Make sure the personality fits your day


The best wedding DJs know how to be present without making the event about themselves. They can energize a crowd, guide the room, and make announcements confidently, but they also know when to step back.


That balance is important. Some receptions need a more interactive host. Others call for a steady, understated style. During your consultation, ask yourself whether this person feels like someone you would trust in front of your family and friends. Experience matters, but so does presence.


For many couples, this comes down to comfort. You want someone who listens, understands your priorities, and gives you confidence that the night will be handled professionally. If the conversation feels rushed or overly sales-driven, keep looking.


How to choose a wedding DJ who supports the full event


The strongest choice is usually the DJ who makes the whole reception easier, not just louder. That may include planning guidance, timeline coordination, music customization, MC support, and event enhancements that simplify your vendor list.

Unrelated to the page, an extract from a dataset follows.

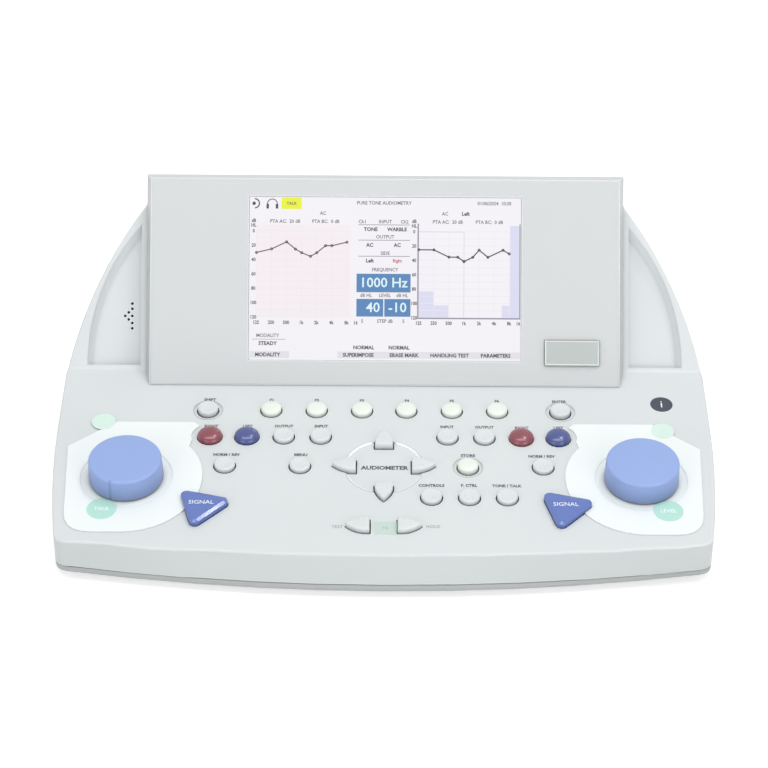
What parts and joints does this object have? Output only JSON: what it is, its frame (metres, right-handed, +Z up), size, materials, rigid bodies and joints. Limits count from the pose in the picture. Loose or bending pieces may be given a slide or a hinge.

For couples who want a dependable, polished experience, that full-service approach can make a big difference. A company like DJ-BrianC focuses on more than playing tracks. The goal is to help couples enjoy the celebration while knowing the details are being handled by someone who has done this many times before.


When you meet with potential DJs, listen for that mindset. The right professional will talk about your guests, your flow, your preferences, and your comfort level - not just their speakers or playlist.


Your wedding reception should feel like your celebration, not a performance you have to manage from the sidelines. Choose the DJ who helps you relax, keeps people connected, and knows how to carry the night forward with confidence.